Try these techniques to give yourself the gift of the present moment.
Posted in , Aug 12, 2020
We live in a time that celebrates multitasking—and also in a time when the coronavirus pandemic gives us room and reasons to ruminate on the past or worry about the future. Put those things together, and it’s not surprising that many of us are struggling to feel grounded—fully present in our bodies, in the current moment and ready to respond to what our day brings with grace and peace.
Therapists who work with trauma survivors as well as those who struggle with anxiety recommend “grounding” exercises. These techniques offer a way to reconnect with the here and now, hold the past and the future in their proper places and find solace in the ground that holds us steady.
Here are three exercises that might help you ground yourself today:
1) Breathe Yourself Down to Earth
A simple breathing exercise can help you direct your attention to what you might think you already know—that your feet are firmly on the ground. Stand up straight with your feet hips’ width apart. As you inhale, bring your hands slowly upward until they rest on your shoulders.
Now exhale slowly, and as you do, slowly lower your arms to your sides and visualize your body as completely held by your strong feet, ankles and lower legs. Feel the earth holding your whole self. Repeat for at least 10 breaths and notice how solidly grounded you feel.
2) Count Down to Ground
A classic grounding technique that invokes all your senses is called “5, 4, 3, 2, 1.” Wherever you are, take a couple of slow deep breaths. Then notice five things you can see, four things you can feel, three things you can hear, two things you can smell, and one thing you can taste.

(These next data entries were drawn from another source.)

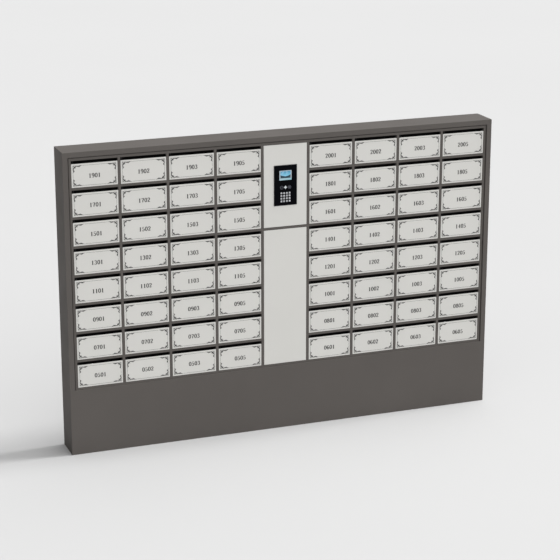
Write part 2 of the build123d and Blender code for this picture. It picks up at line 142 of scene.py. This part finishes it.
def rgb(red, green, blue):
    """A display colour (0 to 255) as the linear colour that a shader takes."""
    linear = []
    for level in (red, green, blue):
        share = level / 255
        linear.append(share / 12.92 if share <= 0.04045 else ((share + 0.055) / 1.055) ** 2.4)
    return (*linear, 1.0)


def scaled(colour, share):
    return (*(channel * share for channel in colour[:3]), 1.0)


# ---------------------------------------------------------------- materials

FOOT_HEIGHT = 0.12
FOOT_SHADE = 0.72
PEEL_SHARE = 1.6
POLISHED_GLOSS = 0.04
SPANGLE_SCALE = 160
TRACK_SCALE = 90
DISPLAY_STRENGTH = 0.85
HILL_CURVE = 8.0
HILL_RISE = 1.5 * MM
LENS_FACE_DEPTH = 0.6 * MM


def powder_coat(name, colour, roughness, gloss=0.3, grain=1100.0, depth=0.03 * MM, cloud=0.04, foot=0.0):
    """Baked powder paint: fine orange peel, slight clouding, and darker patches towards the floor."""
    m = Nodes(name)
    cloudy = m.noise(2.3, 3.0)
    tint = m.mix(m.span(cloudy, 0.3, 0.7), scaled(colour, 1 - cloud), scaled(colour, 1 + cloud))
    # Darker copy of the paint mixed in patches over the lowest FOOT_HEIGHT, strongest at the floor
    if foot:
        nearness = m.span(m.axes()["Z"], 0.0, FOOT_HEIGHT, foot, 0.0)
        patches = m.span(m.noise(9.0, 4.0), 0.35, 0.7)
        tint = m.mix(m.math("MULTIPLY", nearness, patches), tint, scaled(colour, FOOT_SHADE))
    fine = m.noise(grain, 3.0)
    peel = m.noise(grain / 4, 1.0)
    m.bump(m.math("ADD", fine, m.math("MULTIPLY", peel, PEEL_SHARE)), depth)
    rubbed = m.span(m.noise(5.5, 4.0), 0.3, 0.75, roughness - 0.05, roughness + 0.06)
    m.set(Base_Color=tint, Roughness=rubbed)
    m.shader.inputs["Specular IOR Level"].default_value = gloss
    return m.material


def galvanised(name, colour, roughness):
    """Zinc-coated steel with faint spangle."""
    m = Nodes(name)
    cells = m.add("ShaderNodeTexVoronoi")
    cells.inputs["Scale"].default_value = SPANGLE_SCALE
    m.link(m.place, cells.inputs["Vector"])
    spangle = m.span(cells.outputs["Distance"], 0.0, 0.8)
    m.set(
        Base_Color=m.mix(spangle, scaled(colour, 0.82), scaled(colour, 1.1)),
        Roughness=m.span(spangle, 0, 1, roughness - 0.08, roughness + 0.08),
        Metallic=0.85,
    )
    m.bump(m.noise(420.0, 2.0), 0.02 * MM)
    return m.material


def dark_steel(name):
    """Black-oxide bar, with fine lines round its length."""
    m = Nodes(name)
    stretched = m.add("ShaderNodeMapping")
    stretched.inputs["Scale"].default_value = (60, 60, 2400)
    m.link(m.place, stretched.inputs["Vector"])
    turned = m.noise(1.0, 3.0, place=stretched.outputs[0])
    m.set(
        Base_Color=m.mix(turned, rgb(24, 24, 25), rgb(44, 44, 46)),
        Roughness=m.span(turned, 0.2, 0.8, 0.38, 0.55),
        Metallic=0.9,
    )
    return m.material


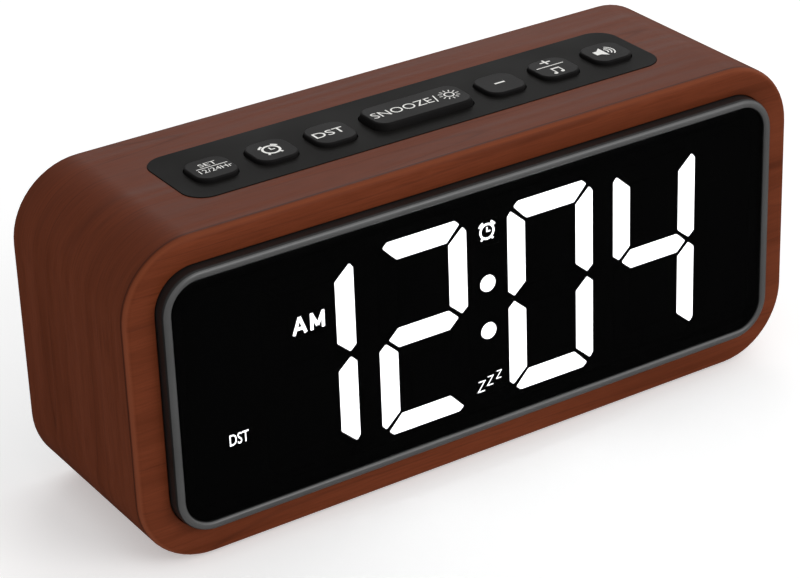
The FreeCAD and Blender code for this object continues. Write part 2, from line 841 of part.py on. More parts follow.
def make_rear_cover():
    clear = cover_clearance
    cover = slab(inner_width - 2 * clear, inner_height - 2 * clear, inner_radius - clear,
                 cover_front_y, cover_back_y, z=middle_z)
    tray = slab(bay_width + 2 * tray_wall, bay_height + 2 * tray_wall, 1.0,
                bay_front_y - tray_wall, cover_front_y + join, tray_x, bay_z)
    rails = [box(rail_width, power_board_size[1], rail_height,
                 socket_x + i * (power_board_size[0] / 2 + rail_gap),
                 cover_front_y - power_board_size[1] / 2,
                 bottom_z + socket_z - rail_height / 2)
             for i in (-1, 1)]
    speaker_at = (speaker_x, bottom_z + speaker_z)
    rim_radius = speaker_radius + speaker_rim_gap
    rim_y = cover_front_y - speaker_rim_depth
    rim = rod_y(rim_radius + speaker_rim_wall, rim_y, cover_front_y + join, *speaker_at)
    rim = rim.cut(rod_y(rim_radius, rim_y - past, cover_front_y, *speaker_at))
    cover = fuse([cover, tray, rim] + rails)
    bay = slab(bay_width, bay_height, bay_corner_radius, bay_front_y, cover_back_y + past,
               tray_x, bay_z)
    door_seat = slab(bay_width + 2 * door_lap, bay_height + 2 * door_lap, door_corner_radius,
                     cover_back_y - door_thickness, cover_back_y + past, tray_x, bay_z)
    slot = box(power_board_size[0] + 2 * board_slack, power_board_size[1],
               power_board_size[2] + board_slack, socket_x,
               cover_front_y - power_board_size[1] / 2,
               bottom_z + socket_z - power_board_size[2] - board_slack / 2)
    gap = socket_clearance
    socket_hole = slab(socket_size[0] + 2 * gap, socket_size[2] + 2 * gap, socket_radius + gap / 2,
                       cover_front_y - past, cover_back_y + past, socket_x,
                       bottom_z + socket_z + socket_size[2] / 2)
    cuts = [bay, door_seat, slot, socket_hole]
    cuts += grille_holes() + vent_slots()
    for x, z in boss_places():
        cuts.append(rod_y(cover_screw_radius + cover_clearance, cover_front_y - past,
                          cover_back_y + past, x, z))
        cuts.append(rod_y(cover_screw_head + cover_clearance,
                          cover_back_y - cover_screw_head_depth, cover_back_y + past, x, z))
    return cover.cut(Part.makeCompound(cuts))


def grille_holes():
    """Holes in a hexagonal pattern over the speaker cone."""
    holes = []
    row_pitch = grille_pitch * math.cos(math.pi / 6)
    rows = int(grille_radius / row_pitch) + 1
    for j in range(-rows, rows + 1):
        for i in range(-rows, rows + 1):
            x = (i + 0.5 * (j % 2)) * grille_pitch
            z = j * row_pitch
            if math.hypot(x, z) <= grille_radius - grille_hole_radius:
                holes.append(rod_y(grille_hole_radius, cover_front_y - past, cover_back_y + past,
                                   speaker_x + x, bottom_z + speaker_z + z))
    return holes


def vent_slots():
    end_radius = vent_size[0] * 0.49
    return [slab(vent_size[0], vent_size[1], end_radius, cover_front_y - past,
                 cover_back_y + past, vent_x + (i - (vent_count - 1) / 2) * vent_pitch,
                 bottom_z + vent_z) for i in range(vent_count)]


def make_cover_screws():
    head_y = cover_back_y - cover_screw_head_depth
    reach = cover_screw_length - board_screw_room
    return group([screw_y(cover_screw_radius, cover_screw_head, cover_screw_head_depth,
                          head_y, reach, x, z) for x, z in boss_places()])


def make_battery_door():
    """Lid flush with the cover, with finger grooves."""
    gap = door_clearance
    lid = slab(bay_width + 2 * door_lap - 2 * gap, bay_height + 2 * door_lap - 2 * gap,
               door_corner_radius - gap, cover_back_y - door_thickness, cover_back_y,
               tray_x, bay_z)
    grooves = [Part.makeCylinder(groove_radius, groove_length,
                                 V(tray_x - groove_length / 2, cover_back_y + groove_radius / 5,
                                   bay_z + (i - 1.5) * groove_pitch), V(1, 0, 0))
               for i in range(4)]
    return lid.cut(Part.makeCompound(grooves))


def cell_end(way):
    """Where the flat end of a cell lies, for a cell whose cap points this way along X."""
    return tray_x - way * (battery_length / 2 - (spring_room - battery_cap_length) / 2)


def make_batteries():
    cells = []
    for z, way in battery_rows():
        body = Part.makeCylinder(battery_radius, battery_length, V(cell_end(way), battery_y, z),
                                 V(way, 0, 0))
        cap = Part.makeCylinder(battery_cap_radius, battery_cap_length + join,
                                V(cell_end(way) + way * (battery_length - join), battery_y, z),
                                V(way, 0, 0))
        cells.append(fuse([body, cap]))
    return group(cells)


def make_contacts():
    """Spring-steel plates at both ends of the battery bay."""
    plates = []
    for side in (-1, 1):
        x = tray_x + side * (bay_width / 2 - contact_thickness / 2 - contact_gap)
        for z, way in battery_rows():
            plates.append(box(contact_thickness, contact_size[0], contact_size[1], x,
                              battery_y, z - contact_size[1] / 2))
    return group(plates)


def make_springs():
    """Conical-contact springs that push each cell against its far plate."""
    springs = []
    for z, way in battery_rows():
        wall = tray_x - way * (bay_width / 2 - contact_thickness - contact_gap)
        length = abs(cell_end(way) - wall) - 2 * contact_gap
        helix = Part.makeHelix(length / spring_turns, length - 2 * spring_wire,
                               spring_outer - spring_wire)
        ring = Part.Wire(Part.makeCircle(spring_wire, V(spring_outer - spring_wire, 0, 0),
                                         V(0, 1, 0)))
        coil = Part.Wire(helix).makePipeShell([ring], True, True)
        coil.rotate(V(0, 0, 0), V(0, 1, 0), 90 * way)
        coil.translate(V(wall + way * (spring_wire + contact_gap), battery_y, z))
        springs.append(coil)
    return group(springs)


def make_speaker_frame():
    z = bottom_z + speaker_z
    rim = rod_y(speaker_radius, cover_front_y - speaker_rim_depth, cover_front_y, speaker_x, z)
    basket = rod_y(speaker_basket_radius, cover_front_y - speaker_basket_depth,
                   cover_front_y - speaker_rim_depth + speaker_rim_floor / 2, speaker_x, z)
    frame = fuse([rim, basket])
    bore = rod_y(speaker_radius - speaker_rim_lip,
                 cover_front_y - speaker_rim_depth + speaker_rim_floor,
                 cover_front_y + past, speaker_x, z)
    well = rod_y(speaker_basket_radius - speaker_basket_wall,
                 cover_front_y - speaker_basket_depth + speaker_basket_wall,
                 cover_front_y + past, speaker_x, z)
    return frame.cut(bore).cut(well)


def make_speaker_cone():
    """Shallow paper cone with a dust cap, inside the frame."""
    z = bottom_z + speaker_z
    rim_y = cover_front_y - speaker_rim_depth + speaker_rim_floor + cone_rise
    wide = speaker_basket_radius - speaker_basket_wall - cone_gap
    narrow = cone_throat
    outer = Part.makeCone(narrow, wide, cone_depth, V(speaker_x, rim_y - cone_depth, z),
                          V(0, 1, 0))
    inner = Part.makeCone(narrow, wide, cone_depth,
                          V(speaker_x, rim_y - cone_depth + cone_wall, z), V(0, 1, 0))
    dome = Part.makeSphere(dust_cap_radius,
                           V(speaker_x, rim_y - cone_depth - dust_cap_drop, z))
    dome = dome.common(outer)
    return fuse([outer.cut(inner), dome])


def make_speaker_magnet():
    z = bottom_z + speaker_z
    back = cover_front_y - speaker_basket_depth
    return rod_y(magnet_radius, back - magnet_depth, back, speaker_x, z)


def make_power_socket():
    w, d, h = socket_size
    z = bottom_z + socket_z + h / 2
    mouth = cover_back_y - socket_inset
    shell = slab(w, h, socket_radius, mouth - d, mouth, socket_x, z)
    cavity = slab(w - 2 * socket_wall, h - 2 * socket_wall, socket_radius - socket_wall,
                  mouth - d + socket_wall, mouth + past, socket_x, z)
    return shell.cut(cavity)


def make_socket_tongue():
    w, d, h = tongue_size
    inside = cover_back_y - socket_inset - socket_size[1] + socket_wall
    z = bottom_z + socket_z + socket_size[2] / 2
    return box(w, d, h, socket_x, inside + d / 2, z - h / 2)


def make_power_board():
    w, d, h = power_board_size
    return box(w, d, h, socket_x, cover_front_y - board_slack - d / 2,
               bottom_z + socket_z - h)


def make_speaker_lead():
    end_x = speaker_x - speaker_basket_radius + 3
    end_y = cover_front_y - speaker_basket_depth
    z = bottom_z + speaker_z
    step = (end_y - wire_start_y) / 4
    return wire_pair([(speaker_socket_x, wire_start_y, wire_socket_z),
                      (speaker_socket_x, wire_start_y + step, wire_socket_z),
                      (end_x, end_y - step, z), (end_x, end_y, z)], V(0, 0, 1))


def make_battery_lead():
    end = bay_front_y - tray_wall
    return wire_pair([(battery_socket_x, wire_start_y, wire_socket_z),
                      (battery_socket_x, end, wire_socket_z)], V(1, 0, 0))


def make_power_lead():
    low = bottom_z + socket_z - power_board_size[2] / 2
    end = cover_front_y - board_slack - power_board_size[1]
    step = (end - wire_start_y) / 3
    return wire_pair([(power_socket_x, wire_start_y, wire_socket_z),
                      (power_socket_x, wire_start_y + step, wire_socket_z),
                      (socket_x, end - step, low), (socket_x, end, low)], V(1, 0, 0))


os.makedirs("parts", exist_ok=True)
save("case_shell", make_case_shell())
save("rubber_feet", make_feet())
save("front_bezel", make_bezel())
save("display_lens", make_lens())
save("segment_mask", make_mask())
save("segment_housing", make_housing())
for digit in digit_names:
    save(digit + "_lit_segments", lit_segments(digit))
save("unlit_segments", make_unlit_segments())
save("colon_dots", make_colon())
save("indicator_windows", make_indicators())
save("display_leds", make_leds())
save("display_board", make_display_board())
save("main_board", make_main_board())
save("board_spacers", make_spacers())
save("board_screws", make_board_screws())
save("pin_header", make_pin_header())
save("controller_chip", make_controller_chip())
save("board_parts", make_board_parts())
save("keypad_panel", make_keypad_panel())
for key_name, key_x in key_places.items():
    save(key_name, make_key(key_x))
save("snooze_key", make_snooze_key())
save("key_switches", make_switches())
save("key_board", make_key_board())
save("key_board_screws", make_key_board_screws())
save("key_ribbon", make_key_ribbon())
save("rear_cover", make_rear_cover())
save("cover_screws", make_cover_screws())
save("battery_door", make_battery_door())
save("battery_cells", make_batteries())
save("battery_contacts", make_contacts())
save("battery_springs", make_springs())
save("speaker_frame", make_speaker_frame())
save("speaker_cone", make_speaker_cone())
save("speaker_magnet", make_speaker_magnet())
save("power_socket", make_power_socket())
save("socket_tongue", make_socket_tongue())
save("power_board", make_power_board())
save("speaker_lead", make_speaker_lead())
save("battery_lead", make_battery_lead())
save("power_lead", make_power_lead())
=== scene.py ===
import math

import bpy
import bmesh
from mathutils import Matrix, Vector


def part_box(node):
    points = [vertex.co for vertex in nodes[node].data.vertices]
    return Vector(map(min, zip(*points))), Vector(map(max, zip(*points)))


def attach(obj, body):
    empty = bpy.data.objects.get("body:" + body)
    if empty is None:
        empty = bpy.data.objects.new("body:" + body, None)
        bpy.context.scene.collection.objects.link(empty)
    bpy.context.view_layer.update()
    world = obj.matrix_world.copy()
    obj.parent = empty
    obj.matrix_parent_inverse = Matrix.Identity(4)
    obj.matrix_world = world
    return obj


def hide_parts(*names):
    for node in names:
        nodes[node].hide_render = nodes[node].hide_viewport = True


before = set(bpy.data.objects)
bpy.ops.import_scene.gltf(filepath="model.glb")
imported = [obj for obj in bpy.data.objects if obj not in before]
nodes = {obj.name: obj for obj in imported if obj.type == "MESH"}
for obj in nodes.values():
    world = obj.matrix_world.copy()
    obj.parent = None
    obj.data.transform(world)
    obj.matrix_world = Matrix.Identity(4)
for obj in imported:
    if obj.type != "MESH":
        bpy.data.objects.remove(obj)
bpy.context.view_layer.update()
scene = bpy.context.scene
scene.view_settings.view_transform = "Standard"    # so that lit white stays white

# Everything below is drawn in millimetres and put into metres when a piece is finished.
perMetre = 1000.0


def nodeBox(name):
    low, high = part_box(name)
    return Vector(low) * perMetre, Vector(high) * perMetre


# small helpers for materials
def srgb(code, alpha=1.0):
    # hex colour as a linear colour
    parts = [int(code[i:i + 2], 16) / 255 for i in (1, 3, 5)]
    line = [c / 12.92 if c <= 0.04045 else ((c + 0.055) / 1.055) ** 2.4 for c in parts]
    return (*line, alpha)


def addNode(tree, kind, inputs=None, output=0, stops=None, **settings):
    # adds a shader node with its settings, values, links and ramp stops; gives one output
    node = tree.nodes.new("ShaderNode" + kind)
    for key, value in settings.items():
        setattr(node, key, value)
    for key, value in (inputs or {}).items():
        if isinstance(value, bpy.types.NodeSocket):
            tree.links.new(value, node.inputs[key])
        else:
            node.inputs[key].default_value = value
    for i, (place, colour) in enumerate(stops or []):
        ramp = node.color_ramp.elements
        stop = ramp[i] if i < len(ramp) else ramp.new(place)
        stop.position = place
        stop.color = colour
    return node.outputs[output]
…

The simple process of focusing on small, specific things in your environment helps you feel present and connected. Sarah Shallen, a UK-based psychotherapist, says you can move around to find something to taste. Whatever you choose (she recommends chocolate!), “take a small bite and let it swill around your mouth for a couple of seconds, really savoring the flavor.”
3) Find Your Feet
Our feet represent so much—they help us move through our days, and they cease work when we’re at rest. Focusing on our feet can help us ground ourselves in the present moment.
Shallen recommends choosing a favorite color and, in your imagination, slowly tracing feet and toes in that color, as if you were doing a school craft project.
An even faster way to connect with your feet is to wiggle your toes inside your shoes or socks, paying attention to the sensation of each toe. “Grounding helps you get out of your brain and bring your focus to your body,” says Shallen.
How do you ground and calm yourself?